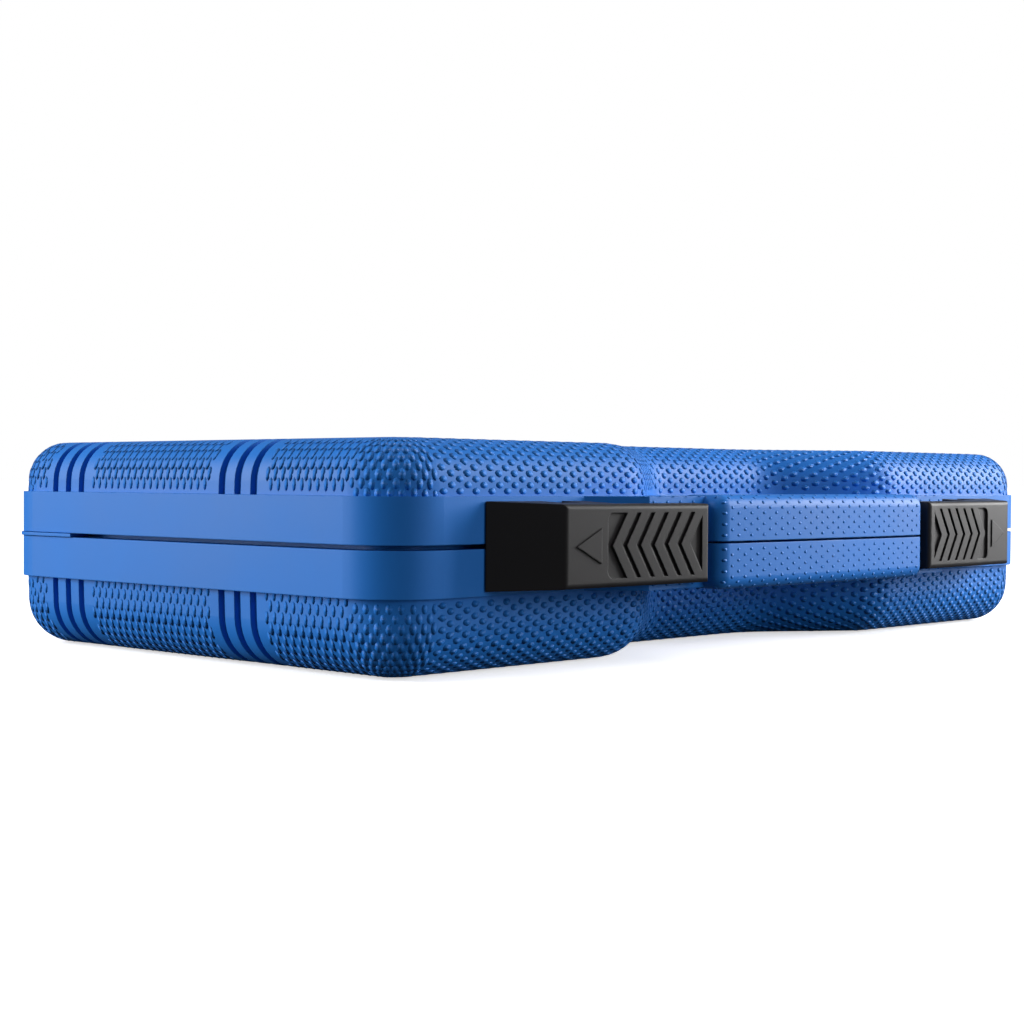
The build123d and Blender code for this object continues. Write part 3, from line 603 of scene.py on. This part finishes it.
def area_light(name, place, target, size, power):
    """A soft rectangular lamp aimed at a point."""
    data = bpy.data.lights.new(name, "AREA")
    data.shape = "RECTANGLE"
    data.size, data.size_y = size
    data.energy = power
    lamp = bpy.data.objects.new(name, data)
    lamp.location = place
    lamp.rotation_euler = (Vector(target) - Vector(place)).to_track_quat("-Z", "Y").to_euler()
    bpy.context.scene.collection.objects.link(lamp)


def paper_floor(tint):
    """White matt paper with a painted glow to the camera, brighter with distance, and a dim floor to
    everything else.
    """
    material, tree = new_material("Matt paper floor with painted glow")
    haze = add_node(tree, "ShaderNodeTexNoise", {
        "Vector": position(tree, 500.0), "Scale": 1.0, "Detail": 2.0}).outputs["Fac"]
    base = add_node(tree, "ShaderNodeMix", {
        0: haze, 6: shaded(tint, 0.99), 7: linear(tint)}, data_type="RGBA").outputs[2]
    seen = add_node(tree, "ShaderNodeLightPath").outputs["Is Camera Ray"]
    paper = add_node(tree, "ShaderNodeMix", {0: seen, 6: DIM_FLOOR, 7: base}, data_type="RGBA").outputs[2]
    # painted glow: the floor gives the camera light of its own, weaker near the case so that the case's soft
    # shadow still shows, and full white further off
    metres = add_node(tree, "ShaderNodeVectorMath", {0: position(tree, 1000.0)}, operation="LENGTH")
    painted_glow_by_distance = add_node(tree, "ShaderNodeMapRange", {
        "Value": metres.outputs["Value"], "From Min": 0.5, "From Max": 1.5, "To Min": 0.6, "To Max": 1.0})
    glow = add_node(tree, "ShaderNodeMath", {0: seen, 1: painted_glow_by_distance.outputs["Result"]}, operation="MULTIPLY")
    return finish_material(material, tree, Base_Color=paper, Roughness=0.9,
                           Emission_Color=(1, 1, 1, 1), Emission_Strength=glow.outputs["Value"])


def set_world(context):
    """White where the camera sees it, but a dim sky for everything else."""
    world = context.scene.world or bpy.data.worlds.new("world")
    context.scene.world = world
    world.use_nodes = True
    tree = world.node_tree
    tree.nodes.clear()
    seen = add_node(tree, "ShaderNodeLightPath").outputs["Is Camera Ray"]
    strength = add_node(tree, "ShaderNodeMapRange", {"Value": seen, "To Min": SKY_STRENGTH, "To Max": 1.0})
    sky = add_node(tree, "ShaderNodeBackground", {
        "Color": (1, 1, 1, 1), "Strength": strength.outputs["Result"]})
    add_node(tree, "ShaderNodeOutputWorld", {"Surface": sky.outputs["Background"]})


def place_camera(context):
    """A short telephoto low in front of the left corner, a touch off level."""
    yaw, pitch, roll = (math.radians(turn) for turn in (CAMERA_YAW, CAMERA_PITCH, CAMERA_ROLL))
    forward = Vector((math.sin(yaw) * math.cos(pitch), math.cos(yaw) * math.cos(pitch), math.sin(pitch)))
    right = Vector((math.cos(yaw), -math.sin(yaw), 0))
    up = right.cross(forward)
    level_right = right * math.cos(roll) + up * math.sin(roll)
    level_up = up * math.cos(roll) - right * math.sin(roll)
    data = bpy.data.cameras.new("camera")
    data.sensor_width = 36.0
    data.lens = LENS_MM
    data.clip_start = 0.01
    camera = bpy.data.objects.new("camera", data)
    turn = Matrix((level_right, level_up, -forward)).transposed().to_4x4()
    corner = Vector((-HALF_LENGTH, BAND_FRONT_Y, PARTING_Z))
    camera.matrix_world = Matrix.Translation(corner + CAMERA_FROM_CORNER) @ turn
    context.scene.collection.objects.link(camera)
    context.scene.camera = camera


class CASE_OT_stage(bpy.types.Operator):
    """Set the floor, lamps and camera"""
    bl_idname = "case.stage"
    bl_label = "Stage"

    def execute(self, context):
        mesh = bmesh.new()
        bmesh.ops.create_grid(mesh, x_segments=1, y_segments=1, size=30.0)
        floor = object_from("floor", mesh)
        floor.location.z = UNDERSIDE - 0.4 * MM  # clear of the bumps on the underside
        floor.data.materials.append(paper_floor(context.scene.case_colours.floor))
        set_world(context)
        for lamp in LAMPS:
            area_light(*lamp)
        place_camera(context)
        context.scene.view_settings.view_transform = "Standard"
        return {"FINISHED"}


class CASE_PT_panel(bpy.types.Panel):
    """Lists the steps, sizes and colours"""
    bl_idname = "CASE_PT_panel"
    bl_label = "Socket set case"
    bl_space_type = "VIEW_3D"
    bl_region_type = "UI"
    bl_category = "Socket Set"

    def draw(self, context):
        for step in STEPS:
            self.layout.operator(step.bl_idname)
        for name in GROUPS:
            group = getattr(context.scene, name)
            box = self.layout.box()
            for setting in group.__annotations__:
                box.prop(group, setting)


GROUPS = {"case_grain": CaseGrainSizes, "case_flash": CaseFlashSizes, "case_colours": CaseColours}
STEPS = (CASE_OT_shells, CASE_OT_grain, CASE_OT_flash, CASE_OT_latches, CASE_OT_hinges, CASE_OT_tools,
         CASE_OT_stage)
CLASSES = (*GROUPS.values(), *STEPS, CASE_PT_panel)


def register():
    for item in CLASSES:
        bpy.utils.register_class(item)
    for name, group in GROUPS.items():
        setattr(bpy.types.Scene, name, bpy.props.PointerProperty(type=group))


def unregister():
    for name in GROUPS:
        delattr(bpy.types.Scene, name)
    for item in reversed(CLASSES):
        bpy.utils.unregister_class(item)


def main():
    register()
    for step in (bpy.ops.case.shells, bpy.ops.case.grain, bpy.ops.case.flash, bpy.ops.case.latches,
                 bpy.ops.case.hinges, bpy.ops.case.tools, bpy.ops.case.stage):
        step()


if __name__ == "__main__":
    main()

Given instruction: Take the lines above and print them exactly.

Right answer:
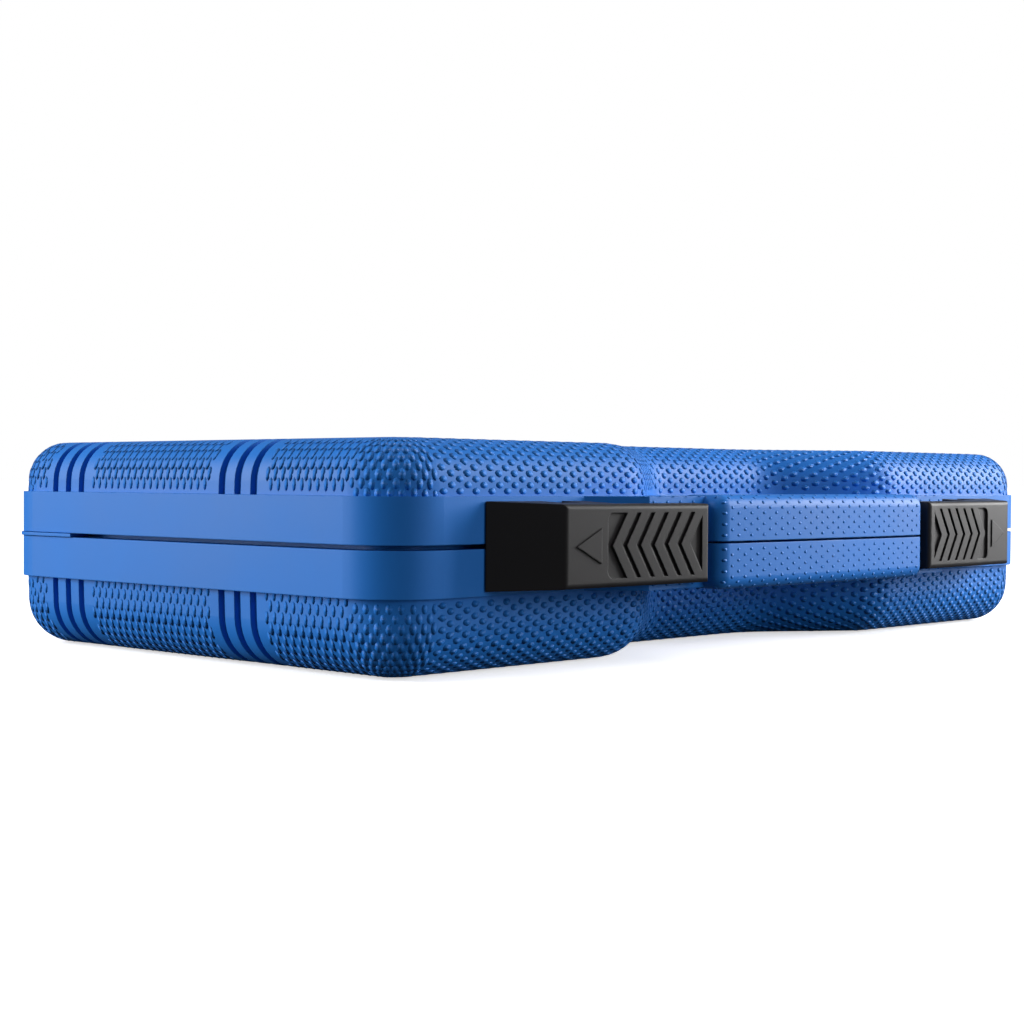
The build123d and Blender code for this object continues. Write part 3, from line 603 of scene.py on. This part finishes it.
def area_light(name, place, target, size, power):
    """A soft rectangular lamp aimed at a point."""
    data = bpy.data.lights.new(name, "AREA")
    data.shape = "RECTANGLE"
    data.size, data.size_y = size
    data.energy = power
    lamp = bpy.data.objects.new(name, data)
    lamp.location = place
    lamp.rotation_euler = (Vector(target) - Vector(place)).to_track_quat("-Z", "Y").to_euler()
    bpy.context.scene.collection.objects.link(lamp)


def paper_floor(tint):
    """White matt paper with a painted glow to the camera, brighter with distance, and a dim floor to
    everything else.
    """
    material, tree = new_material("Matt paper floor with painted glow")
    haze = add_node(tree, "ShaderNodeTexNoise", {
        "Vector": position(tree, 500.0), "Scale": 1.0, "Detail": 2.0}).outputs["Fac"]
    base = add_node(tree, "ShaderNodeMix", {
        0: haze, 6: shaded(tint, 0.99), 7: linear(tint)}, data_type="RGBA").outputs[2]
    seen = add_node(tree, "ShaderNodeLightPath").outputs["Is Camera Ray"]
    paper = add_node(tree, "ShaderNodeMix", {0: seen, 6: DIM_FLOOR, 7: base}, data_type="RGBA").outputs[2]
    # painted glow: the floor gives the camera light of its own, weaker near the case so that the case's soft
    # shadow still shows, and full white further off
    metres = add_node(tree, "ShaderNodeVectorMath", {0: position(tree, 1000.0)}, operation="LENGTH")
    painted_glow_by_distance = add_node(tree, "ShaderNodeMapRange", {
        "Value": metres.outputs["Value"], "From Min": 0.5, "From Max": 1.5, "To Min": 0.6, "To Max": 1.0})
    glow = add_node(tree, "ShaderNodeMath", {0: seen, 1: painted_glow_by_distance.outputs["Result"]}, operation="MULTIPLY")
    return finish_material(material, tree, Base_Color=paper, Roughness=0.9,
                           Emission_Color=(1, 1, 1, 1), Emission_Strength=glow.outputs["Value"])


def set_world(context):
    """White where the camera sees it, but a dim sky for everything else."""
    world = context.scene.world or bpy.data.worlds.new("world")
    context.scene.world = world
    world.use_nodes = True
    tree = world.node_tree
    tree.nodes.clear()
    seen = add_node(tree, "ShaderNodeLightPath").outputs["Is Camera Ray"]
    strength = add_node(tree, "ShaderNodeMapRange", {"Value": seen, "To Min": SKY_STRENGTH, "To Max": 1.0})
    sky = add_node(tree, "ShaderNodeBackground", {
        "Color": (1, 1, 1, 1), "Strength": strength.outputs["Result"]})
    add_node(tree, "ShaderNodeOutputWorld", {"Surface": sky.outputs["Background"]})


def place_camera(context):
    """A short telephoto low in front of the left corner, a touch off level."""
    yaw, pitch, roll = (math.radians(turn) for turn in (CAMERA_YAW, CAMERA_PITCH, CAMERA_ROLL))
    forward = Vector((math.sin(yaw) * math.cos(pitch), math.cos(yaw) * math.cos(pitch), math.sin(pitch)))
    right = Vector((math.cos(yaw), -math.sin(yaw), 0))
    up = right.cross(forward)
    level_right = right * math.cos(roll) + up * math.sin(roll)
    level_up = up * math.cos(roll) - right * math.sin(roll)
    data = bpy.data.cameras.new("camera")
    data.sensor_width = 36.0
    data.lens = LENS_MM
    data.clip_start = 0.01
    camera = bpy.data.objects.new("camera", data)
    turn = Matrix((level_right, level_up, -forward)).transposed().to_4x4()
    corner = Vector((-HALF_LENGTH, BAND_FRONT_Y, PARTING_Z))
    camera.matrix_world = Matrix.Translation(corner + CAMERA_FROM_CORNER) @ turn
    context.scene.collection.objects.link(camera)
    context.scene.camera = camera


class CASE_OT_stage(bpy.types.Operator):
    """Set the floor, lamps and camera"""
    bl_idname = "case.stage"
    bl_label = "Stage"

    def execute(self, context):
        mesh = bmesh.new()
        bmesh.ops.create_grid(mesh, x_segments=1, y_segments=1, size=30.0)
        floor = object_from("floor", mesh)
        floor.location.z = UNDERSIDE - 0.4 * MM  # clear of the bumps on the underside
        floor.data.materials.append(paper_floor(context.scene.case_colours.floor))
        set_world(context)
        for lamp in LAMPS:
            area_light(*lamp)
        place_camera(context)
        context.scene.view_settings.view_transform = "Standard"
        return {"FINISHED"}


class CASE_PT_panel(bpy.types.Panel):
    """Lists the steps, sizes and colours"""
    bl_idname = "CASE_PT_panel"
    bl_label = "Socket set case"
    bl_space_type = "VIEW_3D"
    bl_region_type = "UI"
    bl_category = "Socket Set"

    def draw(self, context):
        for step in STEPS:
            self.layout.operator(step.bl_idname)
        for name in GROUPS:
            group = getattr(context.scene, name)
            box = self.layout.box()
            for setting in group.__annotations__:
                box.prop(group, setting)


GROUPS = {"case_grain": CaseGrainSizes, "case_flash": CaseFlashSizes, "case_colours": CaseColours}
STEPS = (CASE_OT_shells, CASE_OT_grain, CASE_OT_flash, CASE_OT_latches, CASE_OT_hinges, CASE_OT_tools,
         CASE_OT_stage)
CLASSES = (*GROUPS.values(), *STEPS, CASE_PT_panel)


def register():
    for item in CLASSES:
        bpy.utils.register_class(item)
    for name, group in GROUPS.items():
        setattr(bpy.types.Scene, name, bpy.props.PointerProperty(type=group))


def unregister():
    for name in GROUPS:
        delattr(bpy.types.Scene, name)
    for item in reversed(CLASSES):
        bpy.utils.unregister_class(item)


def main():
    register()
    for step in (bpy.ops.case.shells, bpy.ops.case.grain, bpy.ops.case.flash, bpy.ops.case.latches,
                 bpy.ops.case.hinges, bpy.ops.case.tools, bpy.ops.case.stage):
        step()


if __name__ == "__main__":
    main()